**STATED EXERCISE**
Look through the data below. Pick out the lines holding the string "that".

**INFORMATION SUPPLIED**
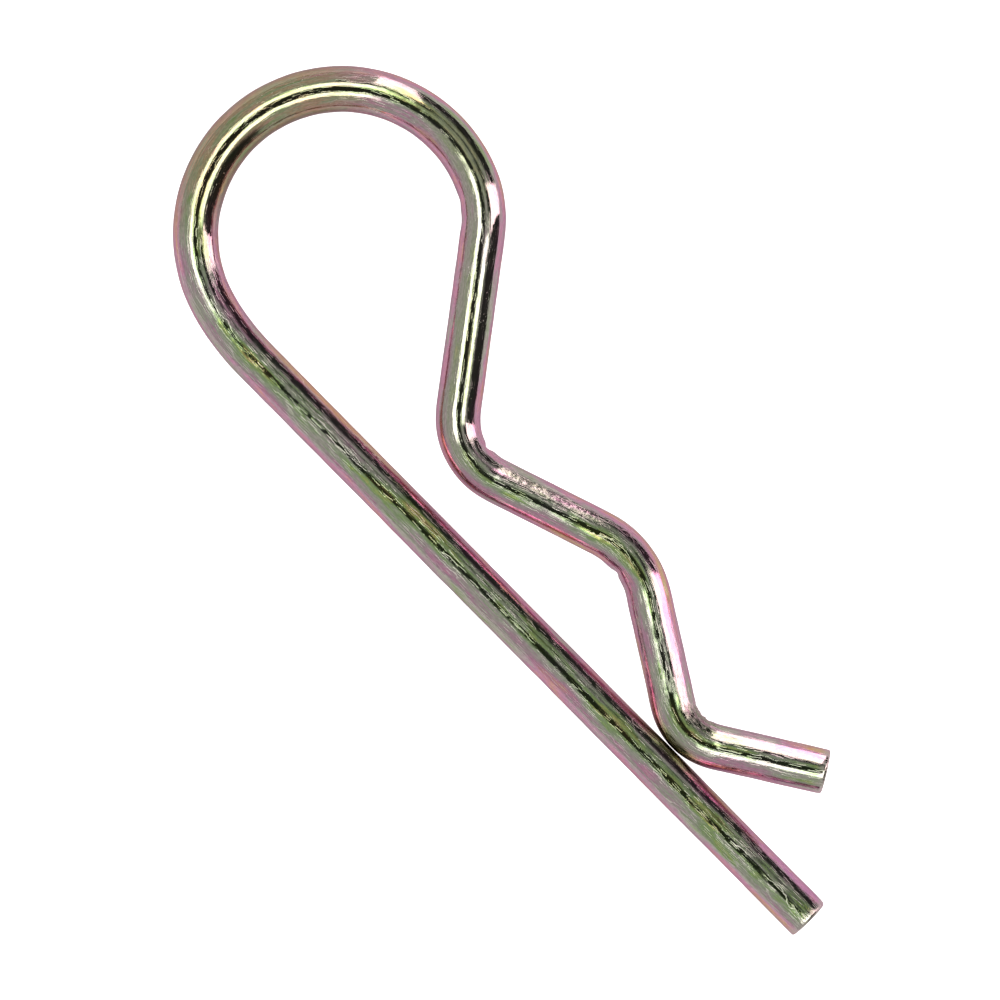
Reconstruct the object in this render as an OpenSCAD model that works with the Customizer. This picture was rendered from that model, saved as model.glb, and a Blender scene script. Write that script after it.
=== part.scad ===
// Hitch pin clip: one length of round spring wire, bent flat into a straight leg, a wide loop and a
// crook that closes back on the leg. The leg goes through the cross hole of a hitch pin and the crook
// snaps over the outside of that pin.
// Origin: where the hitch pin's axis crosses the leg's axis. +X runs to the leg's tip, +Y to the crook,
// and +Z stands square to the flat clip.

/* [Wire] */
// Diameter of the round wire
wire_d = 4; // [3:0.1:5]
// Radius of the rounded edge around each sheared end
end_round = 0.35; // [0.1:0.05:0.6]

/* [Leg] */
// Reach of the straight leg past the hitch pin's axis, to the face of its tip
tip_reach = 34.7; // [26:0.1:60]

/* [Loop] */
// Inside radius of the slow bend that leads the leg into the loop
lead_in_r = 21.7; // [14:0.1:40]
// Angle turned by the lead-in bend
lead_in_turn = 13.6; // [5:0.1:20]
// Inside radius of the loop
loop_in_r = 10.9; // [9:0.05:16]
// Angle turned by the loop
loop_turn = 185.7; // [180:0.1:195]
// Inside radius of the tighter shoulder that closes the loop
shoulder_in_r = 7.65; // [4:0.05:10]
// Angle turned by the shoulder
shoulder_turn = 33.3; // [25:0.1:40]

/* [Crook] */
// Diameter of a hitch pin that just reaches the crown
pin_d = 18.6; // [15:0.1:23]
// Clear height of the throat, where the wire comes nearest to the leg before the crown
throat_gap = 3.3; // [2:0.1:5]
// Inside radius of the throat bend
throat_in_r = 4.15; // [2:0.05:6]
// Angle to the leg at which the wire climbs from the throat to the crown
climb = 18.5; // [15:0.1:24]
// Inside radius of the crown, which lies over the hitch pin
crown_in_r = 6.1; // [4:0.1:9]
// Angle to the leg at which the wire falls from the crown to the nip
fall = 32.3; // [28:0.1:40]
// Inside radius of the nip, the bend that closes on the leg
nip_in_r = 3.25; // [2:0.05:5]
// Hairline of clearance between the nip and the leg
nip_gap = 0.05; // [0.02:0.01:0.5]
// Angle at which the toe rises from the leg, to ride up over a hitch pin
toe_rise = 32.3; // [20:0.1:45]
// Straight length of the toe, to its end face
toe_len = 9.8; // [5:0.1:15]

/* [Hidden] */
$fn = 96;

// Radii at the wire's axis
wire_r = wire_d / 2;
lead_in = lead_in_r + wire_r;
loop = loop_in_r + wire_r;
shoulder = shoulder_in_r + wire_r;
throat = throat_in_r + wire_r;
crown = crown_in_r + wire_r;
nip = nip_in_r + wire_r;

// A rotation is stored by its sine and cosine, to six figures, and unless those two lie on a circle it
// also scales, so that a bend and the straight after it miss each other by a hair. This gives the angle
// within 0.03 degrees of the one asked for whose six figures come nearest to a true circle.
function six_figures(x) = abs(x) < 1e-9 ? 0 : let (k = pow(10, 5 - floor(log(abs(x))))) round(x * k) / k;
function off_circle(a) = abs(pow(six_figures(cos(a)), 2) + pow(six_figures(sin(a)), 2) - 1);
function true_turn(a) =
    let (near = [for (k = [-500:500]) a + k * 6e-5], off = [for (n = near) off_circle(n)])
    near[search(min(off), off)[0]];

// Angles turned by the bends of the loop, and how steeply the wire then drops to the leg
lead_in_bend = true_turn(lead_in_turn);
half_loop_bend = true_turn(loop_turn / 2);
shoulder_bend = true_turn(shoulder_turn);
lead_in_end = lead_in_bend;
loop_end = lead_in_end + 2 * half_loop_bend;
shoulder_end = loop_end + shoulder_bend;
drop_angle = shoulder_end - 180;

// Angles turned by the bends of the crook, and the slopes that they give its straights
throat_bend = true_turn(drop_angle + climb);
climb_angle = throat_bend - drop_angle;
crown_bend = true_turn(climb_angle + fall);
fall_angle = crown_bend - climb_angle;
nip_bend = true_turn(fall_angle + toe_rise);

// How far a bend of radius r carries the axis off the leg, and along it, from heading a to heading b
function rise(r, a, b) = r * (cos(a) - cos(b));
function run(r, a, b) = r * (sin(b) - sin(a));

// Heights of the axis over the leg's axis
loop_height = rise(lead_in, 0, lead_in_end) + rise(loop, lead_in_end, loop_end)
    + rise(shoulder, loop_end, shoulder_end);
throat_height = wire_d + throat_gap;
crown_height = pin_d / 2 + wire_r;
nip_height = wire_d + nip_gap;

// Straights that join the bends at those heights
drop_len = (loop_height - throat_height - rise(throat, 0, drop_angle)) / sin(drop_angle);
climb_len = (crown_height - throat_height - rise(throat + crown, 0, climb_angle)) / sin(climb_angle);
fall_len = (crown_height - nip_height - rise(crown + nip, 0, fall_angle)) / sin(fall_angle);

// Distance along the leg from the lead-in bend to the crown, which lies over the hitch pin's axis
loop_run = run(lead_in, 0, lead_in_end) + run(loop, lead_in_end, loop_end) + run(shoulder, loop_end, shoulder_end);
crown_run = drop_len * cos(drop_angle) + run(throat, 0, drop_angle)
    + run(throat + crown, 0, climb_angle) + climb_len * cos(climb_angle);
leg_len = tip_reach + crown_run - loop_run;

// Bending programme, from the tip to the toe: straight fed, radius bent at the axis, angle turned, and
// the side it turns to, which is 1 for the loop's side and -1 for the other. Each bend turns less than
// half a circle. The rounded ends come on top.
PROGRAMME = [
    [leg_len - end_round, lead_in, lead_in_bend, 1],
    [0, loop, half_loop_bend, 1],
    [0, loop, half_loop_bend, 1],
    [0, shoulder, shoulder_bend, 1],
    [drop_len, throat, throat_bend, -1],
    [climb_len, crown, crown_bend, 1],
    [fall_len, nip, nip_bend, -1],
    [toe_len - end_round],
];

// Flat disc with a rounded rim, whose face looks along -X
module sheared_end() {
    rotate([0, 90, 0]) rotate_extrude() {
        square([wire_r - end_round, end_round]);
        translate([wire_r - end_round, end_round]) intersection() {
            circle(end_round);
            translate([0, -end_round]) square(end_round);
        }
    }
}

module straight(length) {
    rotate([0, 90, 0]) cylinder(r = wire_r, h = length);
}

// Moves on to the end of a bend that starts along +X and turns towards +Y
module past_bend(radius, angle) {
    translate([0, radius, 0]) rotate([0, 0, angle]) translate([0, -radius, 0]) children();
}

// All the space ahead of the wire as it enters a bend
module ahead(radius) {
    reach = 2 * (radius + wire_r);
    translate([0, radius - reach, -reach]) cube([reach, 2 * reach, 2 * reach]);
}

// A bend is what a full ring has between the plane where the wire enters and the one where it leaves
module bend(radius, angle) {
    intersection() {
        translate([0, radius, 0]) rotate_extrude() translate([radius, 0]) circle(wire_r);
        ahead(radius);
        past_bend(radius, angle) mirror([1, 0, 0]) ahead(radius);
    }
}

// Leaves the wire as it is on the loop's side, and swaps a bend to the other
module side(way) {
    mirror([0, way < 0 ? 1 : 0, 0]) children();
}

// The wire from one row of the programme to the last, starting at the origin along +X
module formed(row) {
    feed = PROGRAMME[row][0];
    radius = PROGRAMME[row][1];
    angle = PROGRAMME[row][2];
    way = PROGRAMME[row][3];
    if (feed > 0) straight(feed);
    translate([feed, 0, 0]) {
        if (row < len(PROGRAMME) - 1) side(way) {
            bend(radius, angle);
            past_bend(radius, angle) side(way) formed(row + 1);
        } else {
            translate([end_round, 0, 0]) mirror([1, 0, 0]) sheared_end();
        }
    }
}

module clip_wire() {
    color("darkkhaki") translate([tip_reach, 0, 0]) mirror([1, 0, 0]) {
        sheared_end();
        translate([end_round, 0, 0]) formed(0);
    }
}

clip_wire();
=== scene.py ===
import math
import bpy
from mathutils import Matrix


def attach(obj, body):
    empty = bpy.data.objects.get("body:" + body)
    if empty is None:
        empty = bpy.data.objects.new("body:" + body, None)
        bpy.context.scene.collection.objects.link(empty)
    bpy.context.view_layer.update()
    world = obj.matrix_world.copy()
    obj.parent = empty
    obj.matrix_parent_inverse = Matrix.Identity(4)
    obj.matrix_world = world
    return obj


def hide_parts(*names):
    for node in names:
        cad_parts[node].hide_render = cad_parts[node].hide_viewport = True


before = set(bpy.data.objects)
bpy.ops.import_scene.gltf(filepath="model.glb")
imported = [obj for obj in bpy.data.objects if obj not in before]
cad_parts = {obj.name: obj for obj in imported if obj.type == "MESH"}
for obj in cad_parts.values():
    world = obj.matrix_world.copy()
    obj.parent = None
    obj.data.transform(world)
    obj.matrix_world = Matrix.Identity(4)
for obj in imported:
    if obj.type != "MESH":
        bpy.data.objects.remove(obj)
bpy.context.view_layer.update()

from types import SimpleNamespace

import bpy
import numpy as np
from mathutils import Matrix

MM = 0.001

# --------------------------------------------------------------------------- wire, in millimetres
WIRE_R = 2.0
END_ROUND = 0.35        # length of wire that the profile of each sheared end takes up
TIP_REACH = 34.7        # from the hitch pin's axis to the leg's tip
PIN_D = 18.6
THROAT_GAP = 3.3
NIP_GAP = 0.05
TOE_LEN = 9.8
# bends, as the radius at the wire's axis and the angle turned
LEAD_IN = (21.7 + WIRE_R, 13.6)
LOOP = (10.9 + WIRE_R, 185.7)
SHOULDER = (7.65 + WIRE_R, 33.3)
# bends of the crook, whose angles follow from the slopes of its straights
THROAT_R = 4.15 + WIRE_R
CROWN_R = 6.1 + WIRE_R
NIP_R = 3.25 + WIRE_R
CLIMB = 18.5
FALL = 32.3
TOE_RISE = 32.3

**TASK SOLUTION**
Reconstruct the object in this render as an OpenSCAD model that works with the Customizer. This picture was rendered from that model, saved as model.glb, and a Blender scene script. Write that script after it.
// crook that closes back on the leg. The leg goes through the cross hole of a hitch pin and the crook
// snaps over the outside of that pin.
// Inside radius of the slow bend that leads the leg into the loop
// Inside radius of the tighter shoulder that closes the loop
// Diameter of a hitch pin that just reaches the crown
// Inside radius of the nip, the bend that closes on the leg
// also scales, so that a bend and the straight after it miss each other by a hair. This gives the angle
// Angles turned by the bends of the crook, and the slopes that they give its straights
// Straights that join the bends at those heights
// Moves on to the end of a bend that starts along +X and turns towards +Y
END_ROUND = 0.35        # length of wire that the profile of each sheared end takes up